Object modeling scripts
=======

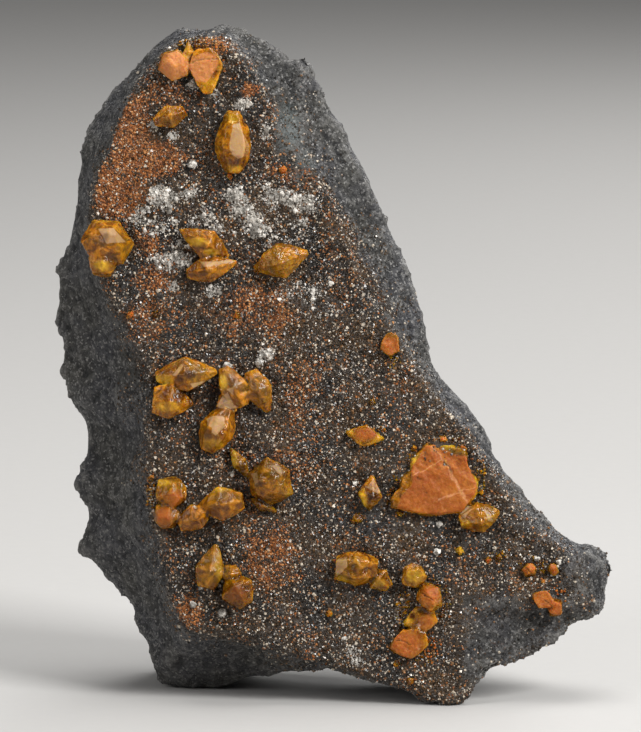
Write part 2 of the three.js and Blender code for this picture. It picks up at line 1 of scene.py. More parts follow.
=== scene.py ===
# %% [markdown]
# # Sturmanite on manganese ore
#
# The real thing is a splinter of dark manganese ore, as tall as a hand is wide. One of its faces was once the
# wall of a small open crack. Tiny black crystals grew all over that wall, then patches of white druse and
# rust, and last of all the honey-coloured sturmanite crystals. Every other side is broken ore.
#
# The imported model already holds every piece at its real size. This script loads it as a fixed frame, gives
# each piece its fine surface and its material, and sets up a plain studio to look at it.

import math

import bpy
import numpy as np
from mathutils import Matrix, Vector
from mathutils.bvhtree import BVHTree


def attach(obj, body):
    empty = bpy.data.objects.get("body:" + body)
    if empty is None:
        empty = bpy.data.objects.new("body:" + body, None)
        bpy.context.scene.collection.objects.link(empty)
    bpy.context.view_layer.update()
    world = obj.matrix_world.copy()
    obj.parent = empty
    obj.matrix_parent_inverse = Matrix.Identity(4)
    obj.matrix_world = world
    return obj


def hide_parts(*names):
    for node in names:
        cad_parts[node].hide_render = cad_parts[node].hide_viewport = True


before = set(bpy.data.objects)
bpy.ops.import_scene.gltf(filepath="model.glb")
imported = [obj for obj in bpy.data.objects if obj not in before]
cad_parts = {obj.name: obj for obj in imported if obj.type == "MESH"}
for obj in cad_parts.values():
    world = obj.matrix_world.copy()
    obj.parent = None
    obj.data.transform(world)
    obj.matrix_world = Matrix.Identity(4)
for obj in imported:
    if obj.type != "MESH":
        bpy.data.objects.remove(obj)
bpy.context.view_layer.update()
print("nodes in the frame:", len(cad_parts))

# %% [markdown]
# ## Working in face millimetres
#
# Everything on this specimen is easiest to describe as seen square to its crystal face: x to the right, y
# into the stone, z up the face, in millimetres. The stone stands leaning back, so that view is tipped by a
# few degrees. Each piece is therefore shaped in those face millimetres, and its mesh is turned into the
# frame's metres once it is done, so that its object can stay at the origin.

# %% From face millimetres to the frame
LEAN = math.radians(8)  # how far the crystal face leans back
FACE_ORIGIN = Vector((-0.0001, -0.003524, 0))  # where face millimetres start, in the frame's metres
FACE_TO_FRAME = Matrix.Translation(FACE_ORIGIN) @ Matrix.Rotation(-LEAN, 4, "X") @ Matrix.Scale(0.001, 4)
FRAME_TO_FACE = FACE_TO_FRAME.inverted()

print("the crystal face leans back by", round(math.degrees(LEAN)), "degrees")

# %% Read, move and paint the points of a mesh
def positions(mesh):
    """The places of a mesh's points, one row each."""
    flat = np.zeros(len(mesh.vertices) * 3, np.float32)
    mesh.vertices.foreach_get("co", flat)
    return flat.reshape(-1, 3).astype(float)


def normals(mesh):
    """The directions that a mesh's points face in."""
    flat = np.zeros(len(mesh.vertices) * 3, np.float32)
    mesh.vertex_normals.foreach_get("vector", flat)
    return flat.reshape(-1, 3).astype(float)


def move_points(mesh, places):
    mesh.vertices.foreach_set("co", places.astype(np.float32).ravel())
    mesh.update()


def paint(mesh, name, values):
    """Keeps one number for every point of a mesh, for a material or a node tree to read."""
    attribute = mesh.attributes.get(name) or mesh.attributes.new(name, "FLOAT", "POINT")
    attribute.data.foreach_set("value", np.asarray(values, np.float32))


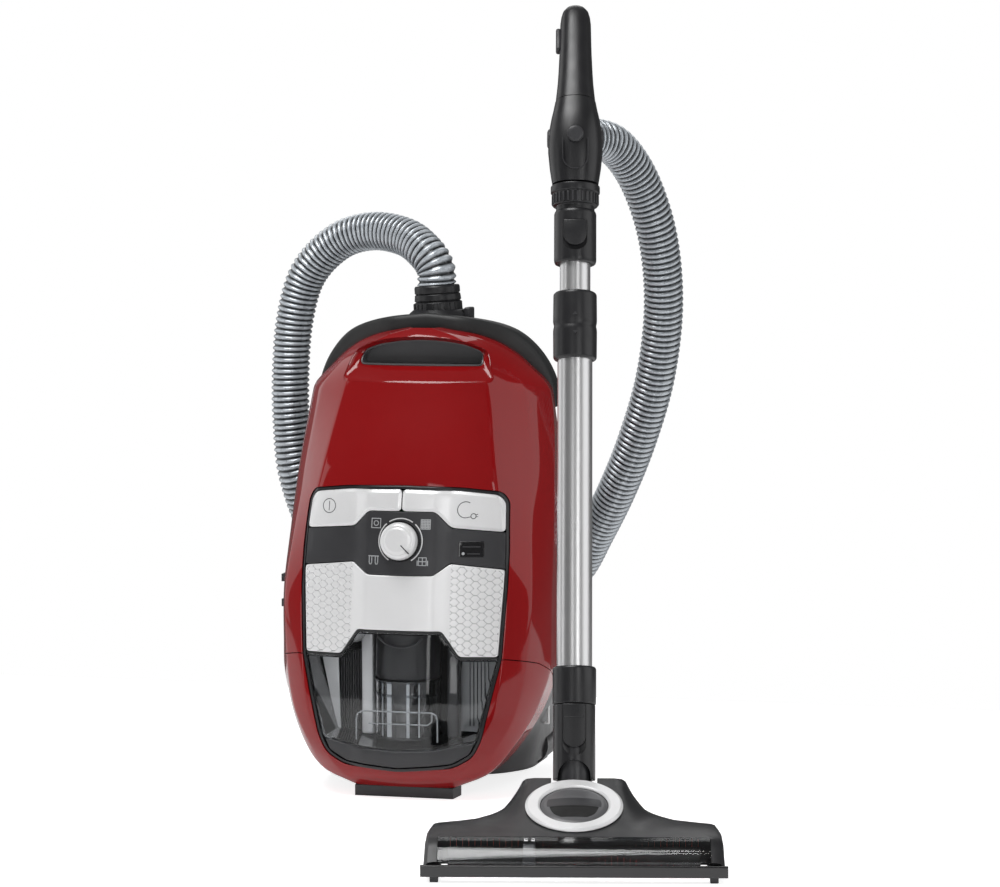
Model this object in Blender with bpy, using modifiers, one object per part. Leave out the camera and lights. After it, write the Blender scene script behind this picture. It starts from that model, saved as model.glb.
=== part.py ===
"""Canister vacuum cleaner with a telescopic wand, ribbed hose and turbine floor head.

Metres, +Z up.  The canister stands parked on its rear end, symmetric about X = 0, with its
control panel facing -Y.  The origin is on the floor under the parking foot and the rear plate.
The wand stands beside it on the floor head and leans back.
"""
import math

import bmesh
import bpy
import numpy as np
from mathutils import Matrix, Vector

GAP = 0.0003                 # clearance between pieces that touch
FIT = 0.0005                 # clearance round a panel piece

# Canister body, one row for each height.  The section runs from the centre of the front face
# over the face edge, the ridge and the widest point of the side to the rear rim.
# z, face_y, face_w, face_crown, ridge_w, ridge_y, side_w, side_y, rim_w, rim_y
BODY_STATIONS = (
    (0.012, -0.088, 0.040, 0.003, 0.050, -0.083, 0.056, -0.076, 0.057, -0.060),
    (0.026, -0.106, 0.062, 0.008, 0.077, -0.090, 0.088, -0.078, 0.090, -0.045),
    (0.048, -0.114, 0.078, 0.010, 0.096, -0.091, 0.109, -0.071, 0.111, -0.028),
    (0.095, -0.113, 0.100, 0.013, 0.120, -0.084, 0.135, -0.043, 0.136, 0.000),
    (0.140, -0.109, 0.107, 0.015, 0.129, -0.076, 0.146, -0.030, 0.146, 0.024),
    (0.206, -0.102, 0.110, 0.017, 0.133, -0.069, 0.146, -0.026, 0.145, 0.040),
    (0.278, -0.093, 0.105, 0.019, 0.128, -0.048, 0.144, -0.006, 0.142, 0.048),
    (0.331, -0.082, 0.096, 0.019, 0.122, -0.028, 0.141, 0.010, 0.138, 0.052),
    (0.420, -0.046, 0.079, 0.016, 0.112, 0.000, 0.131, 0.036, 0.129, 0.056),
    (0.446, -0.035, 0.071, 0.012, 0.095, 0.003, 0.109, 0.034, 0.108, 0.050),
    (0.468, -0.023, 0.056, 0.008, 0.072, 0.006, 0.083, 0.028, 0.082, 0.040),
    (0.481, -0.013, 0.034, 0.004, 0.045, 0.004, 0.053, 0.018, 0.053, 0.028),
    (0.488, -0.004, 0.010, 0.001, 0.013, 0.003, 0.016, 0.009, 0.016, 0.014),
)
SHELL_WALL = 0.003
FACE_BULGE = 0.0015          # outward bow of the faces beside the front face
SHELL_BOTTOM = 0.012
SHELL_TOP = 0.488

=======

■ **Short exercise**: Repeat the material word for word, in full.

■ **Written answer**:
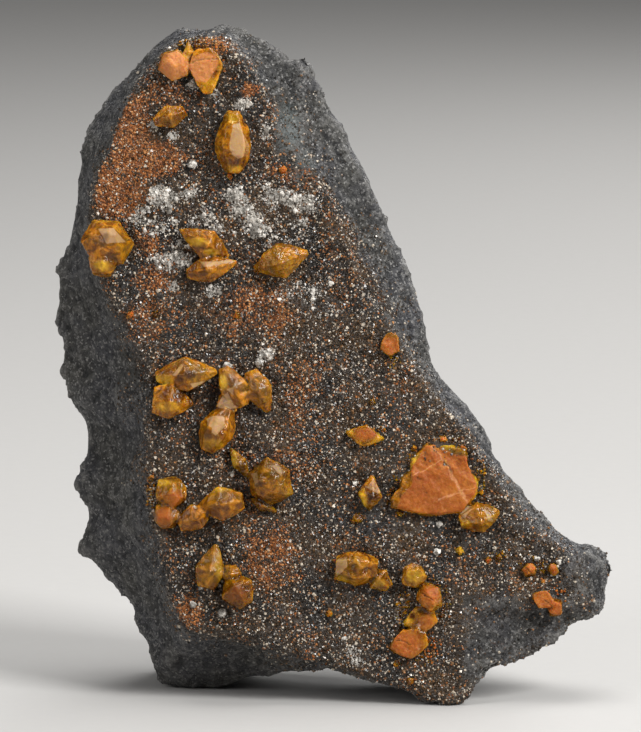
Write part 2 of the three.js and Blender code for this picture. It picks up at line 1 of scene.py. More parts follow.
=== scene.py ===
# %% [markdown]
# # Sturmanite on manganese ore
#
# The real thing is a splinter of dark manganese ore, as tall as a hand is wide. One of its faces was once the
# wall of a small open crack. Tiny black crystals grew all over that wall, then patches of white druse and
# rust, and last of all the honey-coloured sturmanite crystals. Every other side is broken ore.
#
# The imported model already holds every piece at its real size. This script loads it as a fixed frame, gives
# each piece its fine surface and its material, and sets up a plain studio to look at it.

import math

import bpy
import numpy as np
from mathutils import Matrix, Vector
from mathutils.bvhtree import BVHTree


def attach(obj, body):
    empty = bpy.data.objects.get("body:" + body)
    if empty is None:
        empty = bpy.data.objects.new("body:" + body, None)
        bpy.context.scene.collection.objects.link(empty)
    bpy.context.view_layer.update()
    world = obj.matrix_world.copy()
    obj.parent = empty
    obj.matrix_parent_inverse = Matrix.Identity(4)
    obj.matrix_world = world
    return obj


def hide_parts(*names):
    for node in names:
        cad_parts[node].hide_render = cad_parts[node].hide_viewport = True


before = set(bpy.data.objects)
bpy.ops.import_scene.gltf(filepath="model.glb")
imported = [obj for obj in bpy.data.objects if obj not in before]
cad_parts = {obj.name: obj for obj in imported if obj.type == "MESH"}
for obj in cad_parts.values():
    world = obj.matrix_world.copy()
    obj.parent = None
    obj.data.transform(world)
    obj.matrix_world = Matrix.Identity(4)
for obj in imported:
    if obj.type != "MESH":
        bpy.data.objects.remove(obj)
bpy.context.view_layer.update()
print("nodes in the frame:", len(cad_parts))

# %% [markdown]
# ## Working in face millimetres
#
# Everything on this specimen is easiest to describe as seen square to its crystal face: x to the right, y
# into the stone, z up the face, in millimetres. The stone stands leaning back, so that view is tipped by a
# few degrees. Each piece is therefore shaped in those face millimetres, and its mesh is turned into the
# frame's metres once it is done, so that its object can stay at the origin.

# %% From face millimetres to the frame
LEAN = math.radians(8)  # how far the crystal face leans back
FACE_ORIGIN = Vector((-0.0001, -0.003524, 0))  # where face millimetres start, in the frame's metres
FACE_TO_FRAME = Matrix.Translation(FACE_ORIGIN) @ Matrix.Rotation(-LEAN, 4, "X") @ Matrix.Scale(0.001, 4)
FRAME_TO_FACE = FACE_TO_FRAME.inverted()

print("the crystal face leans back by", round(math.degrees(LEAN)), "degrees")

# %% Read, move and paint the points of a mesh
def positions(mesh):
    """The places of a mesh's points, one row each."""
    flat = np.zeros(len(mesh.vertices) * 3, np.float32)
    mesh.vertices.foreach_get("co", flat)
    return flat.reshape(-1, 3).astype(float)


def normals(mesh):
    """The directions that a mesh's points face in."""
    flat = np.zeros(len(mesh.vertices) * 3, np.float32)
    mesh.vertex_normals.foreach_get("vector", flat)
    return flat.reshape(-1, 3).astype(float)


def move_points(mesh, places):
    mesh.vertices.foreach_set("co", places.astype(np.float32).ravel())
    mesh.update()


def paint(mesh, name, values):
    """Keeps one number for every point of a mesh, for a material or a node tree to read."""
    attribute = mesh.attributes.get(name) or mesh.attributes.new(name, "FLOAT", "POINT")
    attribute.data.foreach_set("value", np.asarray(values, np.float32))


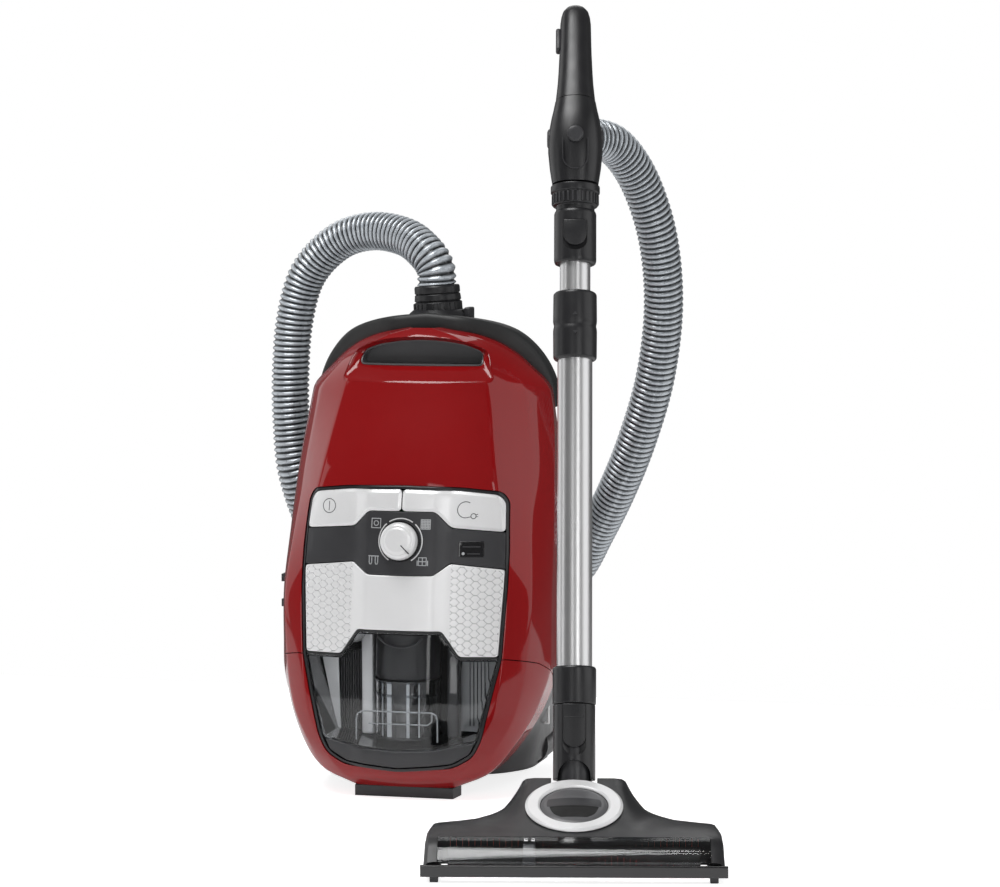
Model this object in Blender with bpy, using modifiers, one object per part. Leave out the camera and lights. After it, write the Blender scene script behind this picture. It starts from that model, saved as model.glb.
=== part.py ===
"""Canister vacuum cleaner with a telescopic wand, ribbed hose and turbine floor head.

Metres, +Z up.  The canister stands parked on its rear end, symmetric about X = 0, with its
control panel facing -Y.  The origin is on the floor under the parking foot and the rear plate.
The wand stands beside it on the floor head and leans back.
"""
import math

import bmesh
import bpy
import numpy as np
from mathutils import Matrix, Vector

GAP = 0.0003                 # clearance between pieces that touch
FIT = 0.0005                 # clearance round a panel piece

# Canister body, one row for each height.  The section runs from the centre of the front face
# over the face edge, the ridge and the widest point of the side to the rear rim.
# z, face_y, face_w, face_crown, ridge_w, ridge_y, side_w, side_y, rim_w, rim_y
BODY_STATIONS = (
    (0.012, -0.088, 0.040, 0.003, 0.050, -0.083, 0.056, -0.076, 0.057, -0.060),
    (0.026, -0.106, 0.062, 0.008, 0.077, -0.090, 0.088, -0.078, 0.090, -0.045),
    (0.048, -0.114, 0.078, 0.010, 0.096, -0.091, 0.109, -0.071, 0.111, -0.028),
    (0.095, -0.113, 0.100, 0.013, 0.120, -0.084, 0.135, -0.043, 0.136, 0.000),
    (0.140, -0.109, 0.107, 0.015, 0.129, -0.076, 0.146, -0.030, 0.146, 0.024),
    (0.206, -0.102, 0.110, 0.017, 0.133, -0.069, 0.146, -0.026, 0.145, 0.040),
    (0.278, -0.093, 0.105, 0.019, 0.128, -0.048, 0.144, -0.006, 0.142, 0.048),
    (0.331, -0.082, 0.096, 0.019, 0.122, -0.028, 0.141, 0.010, 0.138, 0.052),
    (0.420, -0.046, 0.079, 0.016, 0.112, 0.000, 0.131, 0.036, 0.129, 0.056),
    (0.446, -0.035, 0.071, 0.012, 0.095, 0.003, 0.109, 0.034, 0.108, 0.050),
    (0.468, -0.023, 0.056, 0.008, 0.072, 0.006, 0.083, 0.028, 0.082, 0.040),
    (0.481, -0.013, 0.034, 0.004, 0.045, 0.004, 0.053, 0.018, 0.053, 0.028),
    (0.488, -0.004, 0.010, 0.001, 0.013, 0.003, 0.016, 0.009, 0.016, 0.014),
)
SHELL_WALL = 0.003
FACE_BULGE = 0.0015          # outward bow of the faces beside the front face
SHELL_BOTTOM = 0.012
SHELL_TOP = 0.488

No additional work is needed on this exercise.